In Argentiniens Fußballstadien kämpfen berüchtigte Banden wie die "Barras Bravas" um Macht und Geschäft. Der Sport erlebt Tage der Gewalt, bei einem Erstliga-Spiel stirbt ein Fan. Niemand kann und mag den Irrsinn aufhalten.

Von Peter Burghardt, Buenos Aires

Javier Jerez war schon tot, als auch dieses argentinische Fußballspiel abgebrochen wurde. Zur Halbzeit setzte der Schiedsrichter der Erstliga-Partie zwischen Estudiantes de La Plata und Lanús am Montag beim Stand von 2:0 ein Ende, draußen nahmen Gerichtsmediziner eine Leiche in Empfang.

Am modernsten Stadion des Landes war gerade der 42 Jahre alte Jerez erschossen worden, Hooligan des Spitzenvereins Lanús. Angeblich durchbohrte ein Gummigeschoss der Polizei seine tätowierte Brust, vielleicht war es auch eine richtige Kugel. Drei Polizisten wurden aus ihren Ämtern entfernt, der mutmaßliche Mörder soll vor Gericht gestellt werden, doch solche Anfälle von Justiz kommen mal wieder zu spät.
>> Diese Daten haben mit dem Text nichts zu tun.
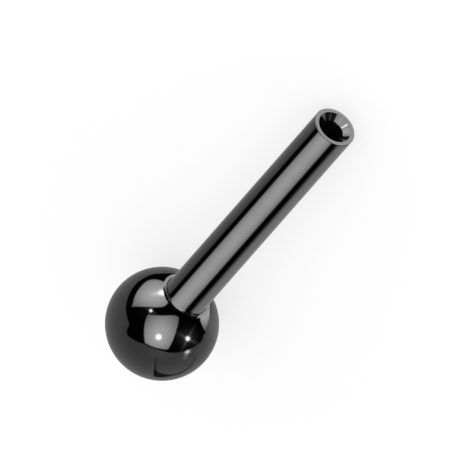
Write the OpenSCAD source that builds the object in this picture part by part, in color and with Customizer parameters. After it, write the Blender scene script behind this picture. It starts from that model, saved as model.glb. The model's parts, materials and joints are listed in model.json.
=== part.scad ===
// Threadless barbell for body jewellery, in millimetres.
// A fixed ball sits on one end of a straight hollow post. The other end is open:
// a countersink leads into a blind bore that grips the bent pin of a push-in decorative end.
// Each piece is drawn along its own +Z from the centre of the ball, then laid on its side
// the way it comes to rest, on the ball and on the lower edge of the tip.

/* [Post] */
// Outside diameter of the post (16 gauge)
post_d = 1.2; // [1.0:0.1:1.6]
// Wearable length, from the front of the ball to the face of the tip
wear_l = 8.0; // [6:0.5:16]
// Radius of the rounded outer edge of the tip
tip_edge_r = 0.04; // [0.02:0.01:0.06]

/* [Bore] */
// Diameter of the blind bore
bore_d = 0.64; // [0.50:0.02:0.70]
// Depth of the bore from the face of the tip
bore_depth = 6.0; // [3:0.5:6]
// Diameter of the countersink at the face, as a share of the post's diameter
countersink_share = 0.8; // [0.76:0.01:0.84]
// Included angle of the countersink in degrees
countersink_angle = 90; // [60:1:100]

/* [Ball] */
// Diameter of the ball (3 mm class)
ball_d = 3.04; // [2.6:0.02:5.0]
// Width of the flat land faced on the ball round the foot of the post
land_w = 0.11; // [0.06:0.01:0.15]

/* [Press joint] */
// Diameter of the spigot that holds the post in the ball
spigot_d = 0.8; // [0.6:0.05:0.9]
// Length of the spigot
spigot_l = 1.2; // [0.8:0.1:1.5]
// Clearance round and below the spigot
spigot_gap = 0.02; // [0.01:0.005:0.03]
// Clearance between the shoulder of the post and the land
seat_gap = 0.01; // [0.005:0.005:0.02]

/* [Hidden] */

$fn = 96;

polished_black = [0.22, 0.22, 0.23];

ball_r = ball_d / 2;
post_r = post_d / 2;
bore_r = bore_d / 2;
spigot_r = spigot_d / 2;

// Heights along the barbell, from the centre of the ball
tip_z = ball_r + wear_l;
land_z = sqrt(pow(ball_r, 2) - pow(post_r + land_w, 2));
shoulder_z = land_z + seat_gap;
socket_z = land_z - spigot_l - spigot_gap;
bore_z = tip_z - bore_depth;

countersink_r = countersink_share * post_r;
countersink_depth = (countersink_r - bore_r) / tan(countersink_angle / 2);

// How far each cut reaches past the face that it opens
overcut = 0.5;

// The ball's lowest point and the tip's rounded lower edge share one level surface:
// (tip_z - tip_edge_r) * sin(dip) + (post_r - tip_edge_r) * cos(dip) = ball_r - tip_edge_r
edge_z = tip_z - tip_edge_r;
edge_x = post_r - tip_edge_r;
dip = asin((ball_r - tip_edge_r) / norm([edge_z, edge_x])) - atan(edge_x / edge_z);

// Reach of the rounded upper edge of the tip, level with the surface, from the ball's centre
tip_reach = edge_z * cos(dip) + edge_x * sin(dip) + tip_edge_r;
middle_x = (tip_reach - ball_r) / 2;

// Lays a piece drawn upright on the surface z = 0, with the middle of its length at x = 0
module laid_on_side() {
    translate([-middle_x, 0, ball_r])
        rotate([0, 90 + dip, 0])
            children();
}

// Solid ball with a flat land and the blind hole that takes the spigot
module ball() {
    color(polished_black)
        laid_on_side()
            difference() {
                sphere(r = ball_r);
                translate([0, 0, land_z])
                    cylinder(r = ball_r, h = ball_r);
                translate([0, 0, socket_z])
                    cylinder(r = spigot_r + spigot_gap, h = spigot_l + spigot_gap + overcut);
            }
}

// Half section of the post: spigot, shoulder, shank and rounded tip edge
module post_section() {
    translate([0, shoulder_z - spigot_l])
        square([spigot_r, spigot_l + overcut]);
    translate([0, shoulder_z])
        square([post_r, edge_z - shoulder_z]);
    translate([0, shoulder_z])
        square([edge_x, tip_z - shoulder_z]);
    translate([edge_x, edge_z])
        circle(r = tip_edge_r);
}

// Half section of the countersink and the bore
module bore_section() {
    polygon([
        [0, bore_z],
        [bore_r, bore_z],
        [bore_r, tip_z - countersink_depth],
        [countersink_r, tip_z],
        [countersink_r, tip_z + overcut],
        [0, tip_z + overcut],
    ]);
}

module post() {
    color(polished_black)
        laid_on_side()
            rotate_extrude()
                difference() {
                    post_section();
                    bore_section();
                }
}

ball();
post();
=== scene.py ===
"""Threadless barbell lying on a pale floor: a polished black ball and its hollow post.

Metres throughout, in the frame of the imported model: +Z is up and +X runs from the ball to the tip.
Both pieces are turned from a profile of points (s, r), where s is the distance along the post's axis from
the ball's centre, and r is the distance from that axis.

The metal is a dark mirror, so its look comes from what stands round it: two spheres of painted light, one
that only the ball mirrors and one that only the post mirrors.
"""
import json
import math
from collections import namedtuple

import bmesh
import bpy
import numpy as np
from mathutils import Matrix, Vector


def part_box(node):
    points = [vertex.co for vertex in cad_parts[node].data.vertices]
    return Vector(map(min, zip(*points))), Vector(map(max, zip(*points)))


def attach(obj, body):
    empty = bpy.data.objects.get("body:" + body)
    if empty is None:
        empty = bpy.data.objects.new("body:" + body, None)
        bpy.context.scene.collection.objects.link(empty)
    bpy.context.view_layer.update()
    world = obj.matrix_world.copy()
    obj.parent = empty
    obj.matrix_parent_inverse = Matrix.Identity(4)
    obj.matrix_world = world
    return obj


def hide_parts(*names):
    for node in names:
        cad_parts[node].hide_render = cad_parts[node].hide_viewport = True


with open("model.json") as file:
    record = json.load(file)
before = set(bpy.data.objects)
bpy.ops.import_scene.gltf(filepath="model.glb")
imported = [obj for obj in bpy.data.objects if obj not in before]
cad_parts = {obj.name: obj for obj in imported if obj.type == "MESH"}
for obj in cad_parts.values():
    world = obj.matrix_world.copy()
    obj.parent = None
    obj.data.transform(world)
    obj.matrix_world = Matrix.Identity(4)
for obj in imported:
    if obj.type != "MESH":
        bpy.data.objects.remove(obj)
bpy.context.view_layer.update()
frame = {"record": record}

MM = 0.001

# Sizes that the frame gives
mounts = {mount["name"]: mount for mount in frame["record"]["mounts"]}
shaft = mounts["post_shaft"]
socket = mounts["pin_socket"]
ball_low, ball_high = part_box("ball")
ball_r = (ball_high.y - ball_low.y) / 2
post_r = shaft["dims"]["r_mm"] * MM
bore_r = socket["dims"]["r_mm"] * MM
shaft_length = shaft["dims"]["length_mm"] * MM
socket_length = socket["dims"]["length_mm"] * MM

# The post's axis, and the ball's centre, where that axis is one radius above the floor
along = Vector(shaft["axis"]).normalized()
shaft_middle = Vector(shaft["pos_m"])
centre = shaft_middle + along * ((ball_r - shaft_middle.z) / along.z)
side = Vector((0, -1, 0))
above = side.cross(along)

# Forms that the frame doesn't give: the flat land round the post's foot, the spigot, and the tip's edge,
# which starts where the shaft's mount ends
LAND_W = 0.11 * MM
SPIGOT_R = 0.4 * MM
SPIGOT_L = 1.2 * MM
SPIGOT_GAP = 0.02 * MM
SHAFT_END_TO_TIP = 0.04 * MM

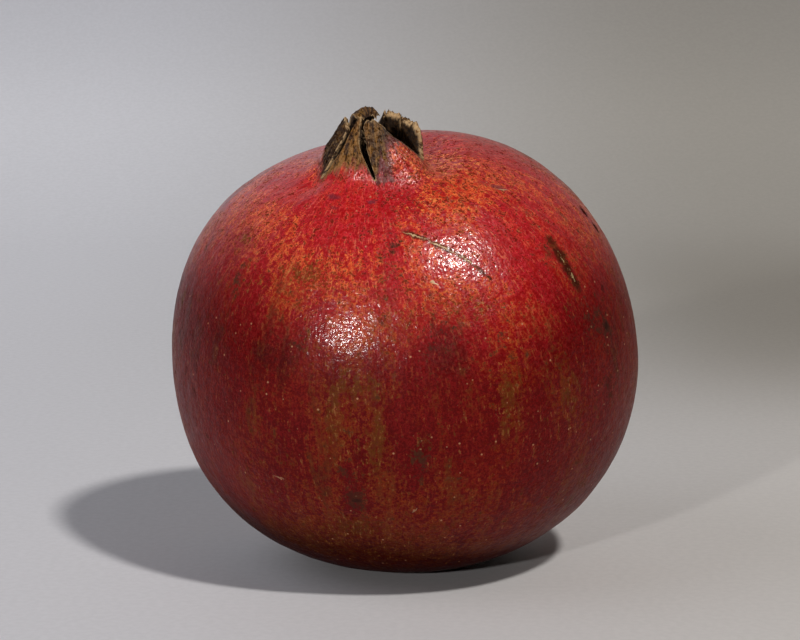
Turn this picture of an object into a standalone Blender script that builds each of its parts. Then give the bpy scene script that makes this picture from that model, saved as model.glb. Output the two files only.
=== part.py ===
"""Pomegranate: a leathery rind with its calyx crown, dried stamens and a stem end.

Metres, +Z up, the fruit rests on z = 0 and the calyx leans toward -Y.
"""

import bmesh
import bpy
import math
import numpy as np
from mathutils import Matrix, Vector

# Body: radius of the outline every thirty degrees, from +X through +Z
FRONT_RADII = [0.0497, 0.0492, 0.0490, 0.0466, 0.0475, 0.0498,
               0.0494, 0.0505, 0.0492, 0.0474, 0.0492, 0.0506]
# Body: the same in the side outline, from +Y through +Z
SIDE_RADII = [0.0478, 0.0478, 0.0476, 0.0466, 0.0476, 0.0478,
              0.0478, 0.0490, 0.0488, 0.0474, 0.0488, 0.0490]
# Height of the body centre; the underside is flattened where the fruit rests
CENTRE_HEIGHT = 0.0465
# Six soft sides follow the chambers inside
LOBE_DEPTH = 0.00045
LOBE_PHASE = 0.6
# Shift that puts the box of the whole fruit on the origin
SHIFT_X = -0.0002
SHIFT_Y = 0.0

# Hollow round the stem under the fruit
DIMPLE_RADIUS = 0.0065
DIMPLE_DEPTH = 0.0026

# Calyx seat on the body: its lean toward the viewer and to the left
SEAT_LEAN = 0.375
SEAT_LEFT = 0.155
# Direction of the calyx axis
AXIS_LEAN = 0.27
AXIS_LEFT = -0.01
SEAT_LIFT = 0.0006

# Neck: polar angle where it leaves the body, and the ring where the sepals part
NECK_ANGLE = 0.43
ROOT_RADIUS = 0.0105
ROOT_HEIGHT = -0.0009
NECK_PULL = 0.0085
ROOT_PULL = 0.0070
# Places where the ring is wider: azimuth and spread in degrees, flare and rise
RING_BUMPS = [(-63, 14, 0.0012, -0.0024), (52, 26, 0.0020, 0.0011)]

# Sepals and cup wall
WALL = 0.0019
TIP_WALL = 0.0013
CUP_FLOOR = -0.0030
CUP_BULGE = 0.0004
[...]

Javier Jerez alias El Zurdo, der Linkshänder, ist je nach Statistik der 189. oder 273. Tote in Argentiniens Lieblingssport. Er war wie die meisten Opfer Mitglied radikaler Fans, sogenannter Barras Bravas ("Wilde Horden"). Nach Beginn der Partie hatten sich die Begleiter aus Lanús im Süden von Buenos Aires ein Duell mit den martialischen Ordnungshütern von La Plata geliefert, nun steht wieder eine Beerdigung an. "So stirbt der Fußball", schreibt das Fachblatt Olé. "Man muss etwas tun, aber etwas Ernsthaftes", fleht der Mittelfeldspieler Leandro Benítez von Estudiantes. "Ich habe Angst, wenn meine Freunde und Verwandten ins Stadion kommen."

Die Tribünen waren halb leer, aber wie üblich kam das Match live im Fernsehen. Die Regierung von Cristina Fernández de Kirchner hat die TV-Rechte gekauft und lässt alles frei empfangbar übertragen, oft auf mehreren Kanälen gleichzeitig - an jedem Spieltag von Freitag bis Montag 900 Minuten lang, unterlegt mit Politpropaganda. "Futbol para todos" heißt das, Fußball für alle.

Die Verteilung des Fernsehgeldes hat die Turniere ausgeglichen gemacht, ja im Vergleich zu Deutschland oder Spanien geradezu demokratisch. Außerdem lässt der argentinische Verband Afa seit Langem in Hin- und Rückrunde eigene Titel vergeben. Jedes halbe Jahr wird ein anderer Verein Meister, das sorgt für Spannung und Hektik. Sicherer wurde die Branche nicht, im Gegenteil.

Am Samstag war bereits der Vergleich von Vélez Sarsfield und All Boys wegen einer Schlacht auf den Rängen nach 26 Minuten abgepfiffen worden. Mit dem Tod in La Plata gipfelten jetzt Wochen des Schreckens, alle im Zeichen dieser Barras Bravas, organisierter Fanatiker. Bei Zweitligist Huracán gab Trainer Juan Manuel Llop im April entsetzt auf, nachdem Barras das Training gestürmt hatten. In Mendoza warfen Delinquenten des Vereins Rivadavia Ende Mai ebenfalls bei einer Übungseinheit Molotowcocktails und attackierten die Profis, anschließend legte Rivadavia-Präsident Daniel Vila sein Amt nieder.

In Avellaneda im Rande von Buenos Aires griffen Racing-Sympathisanten nach einer Niederlage die Geschäftsstelle an. Vor der Auseinandersetzung Argentinos gegen River Plate wurde ein Barra niedergestochen. Im Stadion Monumental von River Plate zerstörten Getreue von Independiente Zaun und Sitze, denn ihre Mannschaft nähert sich dem Abstieg.